(Entries with model source code)
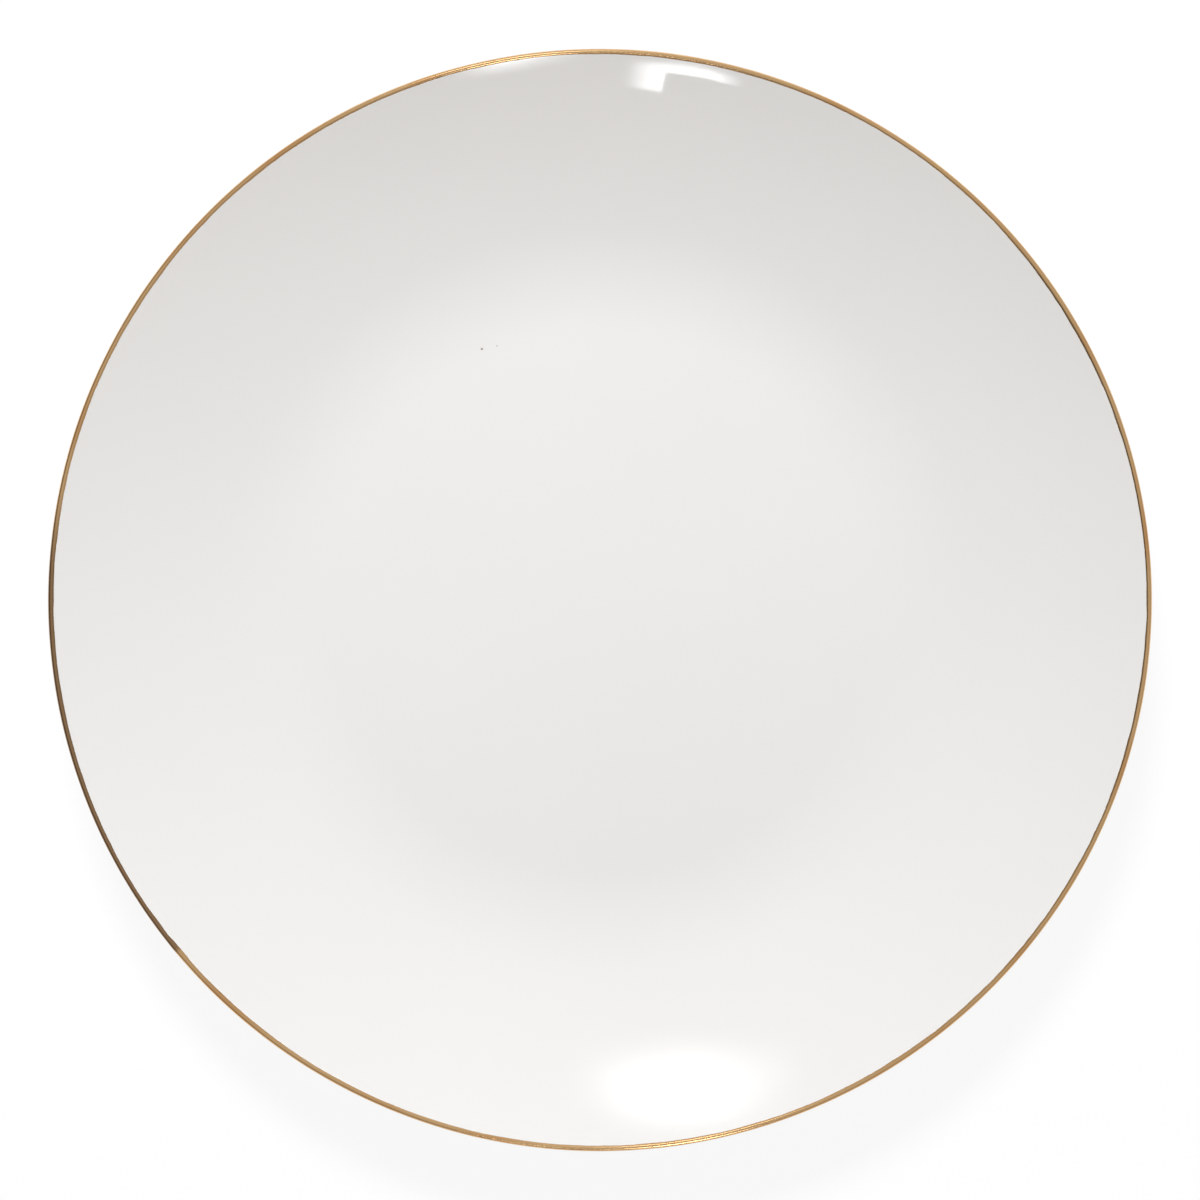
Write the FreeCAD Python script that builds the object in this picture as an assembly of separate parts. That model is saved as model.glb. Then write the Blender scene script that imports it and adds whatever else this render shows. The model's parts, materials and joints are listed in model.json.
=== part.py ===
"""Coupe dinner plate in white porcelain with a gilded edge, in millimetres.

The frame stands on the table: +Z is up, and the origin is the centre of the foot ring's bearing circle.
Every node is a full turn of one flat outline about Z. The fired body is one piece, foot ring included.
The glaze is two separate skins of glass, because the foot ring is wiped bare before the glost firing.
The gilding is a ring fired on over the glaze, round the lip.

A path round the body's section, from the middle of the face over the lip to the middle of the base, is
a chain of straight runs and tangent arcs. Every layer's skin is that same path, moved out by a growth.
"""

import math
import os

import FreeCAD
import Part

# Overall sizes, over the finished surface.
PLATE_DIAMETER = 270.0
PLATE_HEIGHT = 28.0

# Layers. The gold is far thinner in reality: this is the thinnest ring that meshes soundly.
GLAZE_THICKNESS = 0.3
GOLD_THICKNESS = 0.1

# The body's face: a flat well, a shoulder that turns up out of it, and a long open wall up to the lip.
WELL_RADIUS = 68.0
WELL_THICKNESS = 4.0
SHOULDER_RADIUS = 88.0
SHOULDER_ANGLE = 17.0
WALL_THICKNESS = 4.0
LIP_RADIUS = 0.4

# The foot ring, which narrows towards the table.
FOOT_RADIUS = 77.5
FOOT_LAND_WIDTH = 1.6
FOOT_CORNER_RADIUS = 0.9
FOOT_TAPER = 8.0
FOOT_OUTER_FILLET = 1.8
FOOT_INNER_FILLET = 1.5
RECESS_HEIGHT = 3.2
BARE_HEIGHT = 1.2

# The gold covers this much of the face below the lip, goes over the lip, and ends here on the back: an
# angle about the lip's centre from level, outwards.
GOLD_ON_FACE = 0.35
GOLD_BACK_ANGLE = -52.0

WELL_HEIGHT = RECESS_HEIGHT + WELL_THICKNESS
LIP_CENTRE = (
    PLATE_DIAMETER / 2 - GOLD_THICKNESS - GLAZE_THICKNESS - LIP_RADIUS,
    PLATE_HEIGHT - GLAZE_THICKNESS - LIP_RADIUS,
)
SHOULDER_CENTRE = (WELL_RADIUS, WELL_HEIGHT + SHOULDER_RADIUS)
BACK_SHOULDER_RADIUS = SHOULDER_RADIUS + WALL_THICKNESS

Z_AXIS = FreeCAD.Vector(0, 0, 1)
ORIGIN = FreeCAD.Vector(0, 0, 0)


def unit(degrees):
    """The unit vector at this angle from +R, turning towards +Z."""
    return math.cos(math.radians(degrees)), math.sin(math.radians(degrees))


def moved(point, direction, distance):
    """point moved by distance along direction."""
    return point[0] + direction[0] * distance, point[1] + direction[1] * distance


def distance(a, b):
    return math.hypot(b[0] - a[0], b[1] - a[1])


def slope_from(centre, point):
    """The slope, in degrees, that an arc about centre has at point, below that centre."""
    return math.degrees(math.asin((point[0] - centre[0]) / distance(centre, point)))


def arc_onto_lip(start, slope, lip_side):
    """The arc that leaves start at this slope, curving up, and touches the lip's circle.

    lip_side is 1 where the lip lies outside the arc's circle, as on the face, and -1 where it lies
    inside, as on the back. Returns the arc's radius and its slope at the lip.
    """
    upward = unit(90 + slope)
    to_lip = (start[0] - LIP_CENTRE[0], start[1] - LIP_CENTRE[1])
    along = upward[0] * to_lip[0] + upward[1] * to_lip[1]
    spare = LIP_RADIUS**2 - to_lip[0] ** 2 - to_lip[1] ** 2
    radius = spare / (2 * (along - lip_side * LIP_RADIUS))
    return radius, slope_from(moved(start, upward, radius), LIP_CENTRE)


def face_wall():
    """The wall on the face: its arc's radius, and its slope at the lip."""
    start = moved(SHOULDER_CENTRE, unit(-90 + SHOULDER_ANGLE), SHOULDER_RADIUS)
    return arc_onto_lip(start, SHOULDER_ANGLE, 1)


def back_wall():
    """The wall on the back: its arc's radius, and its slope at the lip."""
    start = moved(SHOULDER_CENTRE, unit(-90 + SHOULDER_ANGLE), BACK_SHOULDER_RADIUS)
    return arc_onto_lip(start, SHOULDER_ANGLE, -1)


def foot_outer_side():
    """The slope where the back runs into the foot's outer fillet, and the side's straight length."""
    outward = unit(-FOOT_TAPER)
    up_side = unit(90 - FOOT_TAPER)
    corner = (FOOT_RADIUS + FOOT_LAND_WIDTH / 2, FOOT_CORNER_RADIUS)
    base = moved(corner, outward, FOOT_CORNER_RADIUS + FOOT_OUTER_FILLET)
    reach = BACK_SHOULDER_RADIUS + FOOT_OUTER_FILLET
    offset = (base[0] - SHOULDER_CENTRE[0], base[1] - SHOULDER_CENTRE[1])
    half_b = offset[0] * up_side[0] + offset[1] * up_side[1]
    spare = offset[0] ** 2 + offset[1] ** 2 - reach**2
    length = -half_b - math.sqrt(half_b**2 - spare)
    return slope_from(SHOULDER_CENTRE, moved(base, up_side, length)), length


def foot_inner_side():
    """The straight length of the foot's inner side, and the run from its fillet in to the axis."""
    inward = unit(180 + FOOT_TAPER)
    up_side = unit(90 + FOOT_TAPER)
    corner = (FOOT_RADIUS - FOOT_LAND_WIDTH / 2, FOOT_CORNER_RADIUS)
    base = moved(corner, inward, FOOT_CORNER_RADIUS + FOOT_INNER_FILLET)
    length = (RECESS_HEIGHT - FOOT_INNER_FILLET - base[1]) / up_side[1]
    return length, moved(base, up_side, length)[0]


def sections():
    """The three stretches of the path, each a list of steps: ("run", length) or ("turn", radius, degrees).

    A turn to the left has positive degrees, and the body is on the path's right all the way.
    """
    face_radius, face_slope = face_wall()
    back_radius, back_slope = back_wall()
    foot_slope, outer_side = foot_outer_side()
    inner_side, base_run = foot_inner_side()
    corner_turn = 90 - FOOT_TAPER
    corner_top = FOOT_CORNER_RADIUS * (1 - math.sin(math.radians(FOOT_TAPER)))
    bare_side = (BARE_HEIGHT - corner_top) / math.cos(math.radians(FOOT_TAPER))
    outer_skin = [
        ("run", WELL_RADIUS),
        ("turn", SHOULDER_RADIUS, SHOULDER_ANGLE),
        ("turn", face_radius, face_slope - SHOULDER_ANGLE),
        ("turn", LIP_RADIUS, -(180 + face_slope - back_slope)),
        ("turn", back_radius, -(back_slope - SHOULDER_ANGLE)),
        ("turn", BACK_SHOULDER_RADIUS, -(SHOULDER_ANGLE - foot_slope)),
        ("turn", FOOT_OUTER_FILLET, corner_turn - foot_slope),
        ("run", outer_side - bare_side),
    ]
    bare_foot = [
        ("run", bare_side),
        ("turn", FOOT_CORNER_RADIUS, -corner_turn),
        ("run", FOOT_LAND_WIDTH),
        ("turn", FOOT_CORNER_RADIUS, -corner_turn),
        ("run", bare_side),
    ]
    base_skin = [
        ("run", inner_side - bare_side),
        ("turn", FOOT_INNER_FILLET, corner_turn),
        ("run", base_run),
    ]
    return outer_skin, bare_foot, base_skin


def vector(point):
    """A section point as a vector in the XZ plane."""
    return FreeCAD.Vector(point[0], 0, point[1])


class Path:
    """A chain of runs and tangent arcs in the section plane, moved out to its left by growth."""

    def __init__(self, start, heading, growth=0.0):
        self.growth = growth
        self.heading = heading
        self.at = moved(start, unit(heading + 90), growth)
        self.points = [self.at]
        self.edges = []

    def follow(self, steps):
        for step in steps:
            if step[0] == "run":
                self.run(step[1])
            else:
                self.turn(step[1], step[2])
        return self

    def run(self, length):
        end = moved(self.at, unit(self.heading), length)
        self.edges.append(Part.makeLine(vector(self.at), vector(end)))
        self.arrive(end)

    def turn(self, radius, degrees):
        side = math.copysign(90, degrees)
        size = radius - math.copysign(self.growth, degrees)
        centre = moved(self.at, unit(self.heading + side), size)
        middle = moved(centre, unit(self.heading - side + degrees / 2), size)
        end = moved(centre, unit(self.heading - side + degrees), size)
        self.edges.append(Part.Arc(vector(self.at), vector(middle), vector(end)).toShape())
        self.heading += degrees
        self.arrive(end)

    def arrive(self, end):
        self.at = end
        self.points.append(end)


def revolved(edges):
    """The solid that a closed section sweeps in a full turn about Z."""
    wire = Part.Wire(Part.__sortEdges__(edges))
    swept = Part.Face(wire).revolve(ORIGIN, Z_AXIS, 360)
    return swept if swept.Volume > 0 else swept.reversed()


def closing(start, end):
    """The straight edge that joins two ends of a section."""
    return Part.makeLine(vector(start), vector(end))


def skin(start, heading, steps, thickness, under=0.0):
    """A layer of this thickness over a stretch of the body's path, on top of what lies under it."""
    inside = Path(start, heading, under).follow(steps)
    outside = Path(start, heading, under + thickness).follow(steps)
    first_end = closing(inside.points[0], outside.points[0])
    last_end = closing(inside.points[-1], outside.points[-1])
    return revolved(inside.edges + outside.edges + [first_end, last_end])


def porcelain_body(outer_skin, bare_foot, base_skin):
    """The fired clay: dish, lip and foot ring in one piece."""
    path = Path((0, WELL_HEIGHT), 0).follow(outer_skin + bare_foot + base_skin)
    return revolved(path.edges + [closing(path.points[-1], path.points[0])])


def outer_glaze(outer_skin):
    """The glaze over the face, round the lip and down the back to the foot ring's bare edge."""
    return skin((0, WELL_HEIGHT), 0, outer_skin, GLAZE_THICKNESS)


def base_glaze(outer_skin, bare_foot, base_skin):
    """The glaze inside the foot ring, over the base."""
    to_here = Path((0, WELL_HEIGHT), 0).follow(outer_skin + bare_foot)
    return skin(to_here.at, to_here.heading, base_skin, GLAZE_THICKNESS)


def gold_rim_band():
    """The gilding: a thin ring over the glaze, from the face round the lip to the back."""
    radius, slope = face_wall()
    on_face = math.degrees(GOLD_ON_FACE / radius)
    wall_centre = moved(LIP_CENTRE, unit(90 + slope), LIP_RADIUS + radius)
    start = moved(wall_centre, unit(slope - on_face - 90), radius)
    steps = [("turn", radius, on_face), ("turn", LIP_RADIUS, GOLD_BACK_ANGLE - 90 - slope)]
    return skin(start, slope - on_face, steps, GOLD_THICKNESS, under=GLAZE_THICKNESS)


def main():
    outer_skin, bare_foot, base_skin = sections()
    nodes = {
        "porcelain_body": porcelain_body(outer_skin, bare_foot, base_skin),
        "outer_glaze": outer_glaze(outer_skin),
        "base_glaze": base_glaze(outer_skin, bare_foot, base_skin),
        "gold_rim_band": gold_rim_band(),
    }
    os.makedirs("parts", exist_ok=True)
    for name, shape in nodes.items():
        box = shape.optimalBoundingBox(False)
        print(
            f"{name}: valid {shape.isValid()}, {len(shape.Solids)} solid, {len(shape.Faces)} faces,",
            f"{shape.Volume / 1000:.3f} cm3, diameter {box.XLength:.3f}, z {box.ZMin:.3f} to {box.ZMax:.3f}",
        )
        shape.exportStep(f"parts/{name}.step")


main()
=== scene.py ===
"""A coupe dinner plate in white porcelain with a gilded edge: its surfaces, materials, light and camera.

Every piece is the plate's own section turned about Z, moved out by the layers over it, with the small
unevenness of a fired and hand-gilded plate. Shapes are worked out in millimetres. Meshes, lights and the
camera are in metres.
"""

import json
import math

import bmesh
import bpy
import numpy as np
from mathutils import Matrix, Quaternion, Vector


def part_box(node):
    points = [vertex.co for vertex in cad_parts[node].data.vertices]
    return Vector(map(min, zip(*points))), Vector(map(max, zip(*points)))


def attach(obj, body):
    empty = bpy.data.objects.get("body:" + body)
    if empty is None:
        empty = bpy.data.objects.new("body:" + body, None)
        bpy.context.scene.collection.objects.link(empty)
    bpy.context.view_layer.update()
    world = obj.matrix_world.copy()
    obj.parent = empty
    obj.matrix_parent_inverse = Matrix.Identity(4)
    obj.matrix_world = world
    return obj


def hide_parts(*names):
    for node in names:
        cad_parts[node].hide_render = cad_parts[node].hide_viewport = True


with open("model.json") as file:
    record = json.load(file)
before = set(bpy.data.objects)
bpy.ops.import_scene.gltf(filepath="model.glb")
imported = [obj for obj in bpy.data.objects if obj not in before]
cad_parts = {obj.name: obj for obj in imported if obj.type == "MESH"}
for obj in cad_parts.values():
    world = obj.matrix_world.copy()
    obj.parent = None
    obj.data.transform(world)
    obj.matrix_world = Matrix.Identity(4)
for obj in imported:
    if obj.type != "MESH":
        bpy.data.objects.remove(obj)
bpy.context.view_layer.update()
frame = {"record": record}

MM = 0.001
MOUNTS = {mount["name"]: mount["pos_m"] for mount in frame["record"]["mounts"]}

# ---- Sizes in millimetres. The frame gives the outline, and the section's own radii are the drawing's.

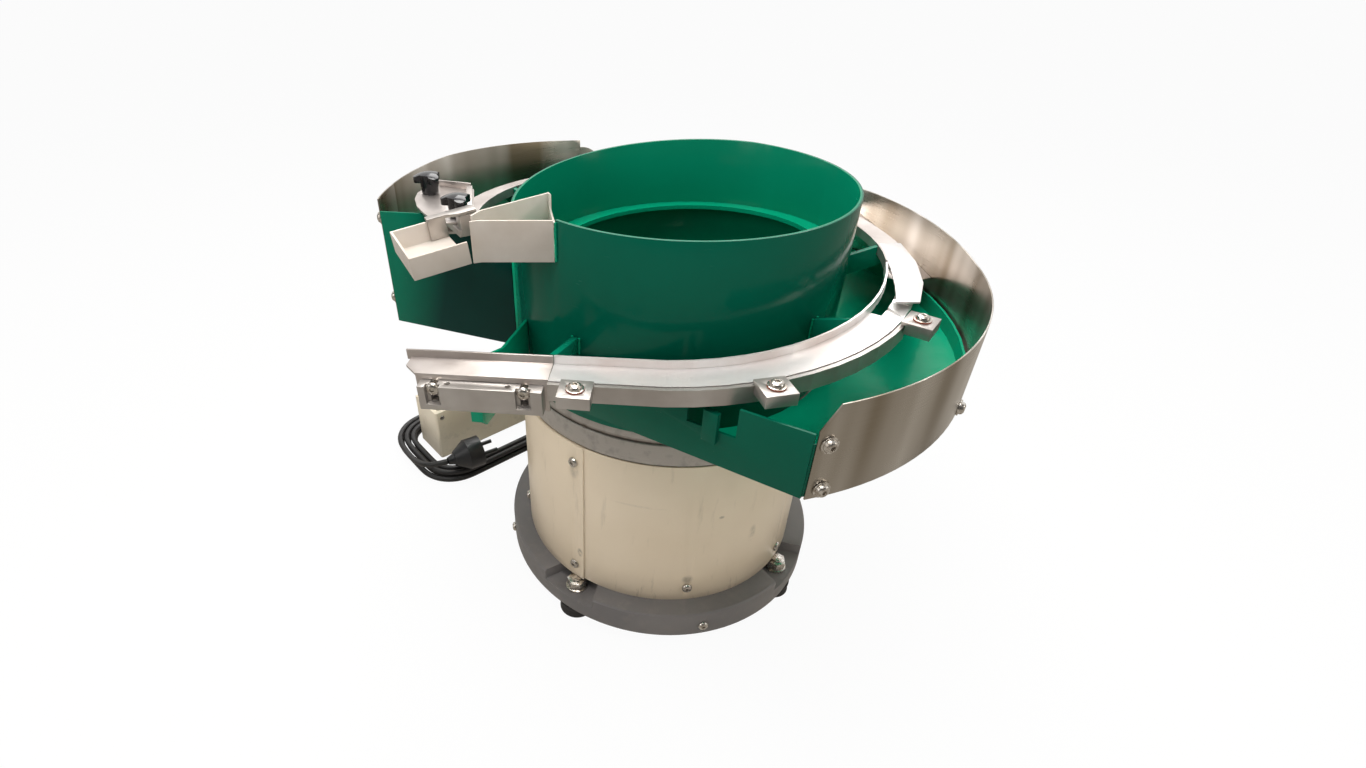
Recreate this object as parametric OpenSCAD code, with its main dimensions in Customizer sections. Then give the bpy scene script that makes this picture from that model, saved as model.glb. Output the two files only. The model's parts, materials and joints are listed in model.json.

=== Request ===
From the entries above, give again exactly the lines running from the line with "return skin(start, slope" to the line with "points = [vertex.co"; include both of those lines.

=== Written answer ===
    return skin(start, slope - on_face, steps, GOLD_THICKNESS, under=GLAZE_THICKNESS)


def main():
    outer_skin, bare_foot, base_skin = sections()
    nodes = {
        "porcelain_body": porcelain_body(outer_skin, bare_foot, base_skin),
        "outer_glaze": outer_glaze(outer_skin),
        "base_glaze": base_glaze(outer_skin, bare_foot, base_skin),
        "gold_rim_band": gold_rim_band(),
    }
    os.makedirs("parts", exist_ok=True)
    for name, shape in nodes.items():
        box = shape.optimalBoundingBox(False)
        print(
            f"{name}: valid {shape.isValid()}, {len(shape.Solids)} solid, {len(shape.Faces)} faces,",
            f"{shape.Volume / 1000:.3f} cm3, diameter {box.XLength:.3f}, z {box.ZMin:.3f} to {box.ZMax:.3f}",
        )
        shape.exportStep(f"parts/{name}.step")


main()
=== scene.py ===
"""A coupe dinner plate in white porcelain with a gilded edge: its surfaces, materials, light and camera.

Every piece is the plate's own section turned about Z, moved out by the layers over it, with the small
unevenness of a fired and hand-gilded plate. Shapes are worked out in millimetres. Meshes, lights and the
camera are in metres.
"""

import json
import math

import bmesh
import bpy
import numpy as np
from mathutils import Matrix, Quaternion, Vector


def part_box(node):
    points = [vertex.co for vertex in cad_parts[node].data.vertices]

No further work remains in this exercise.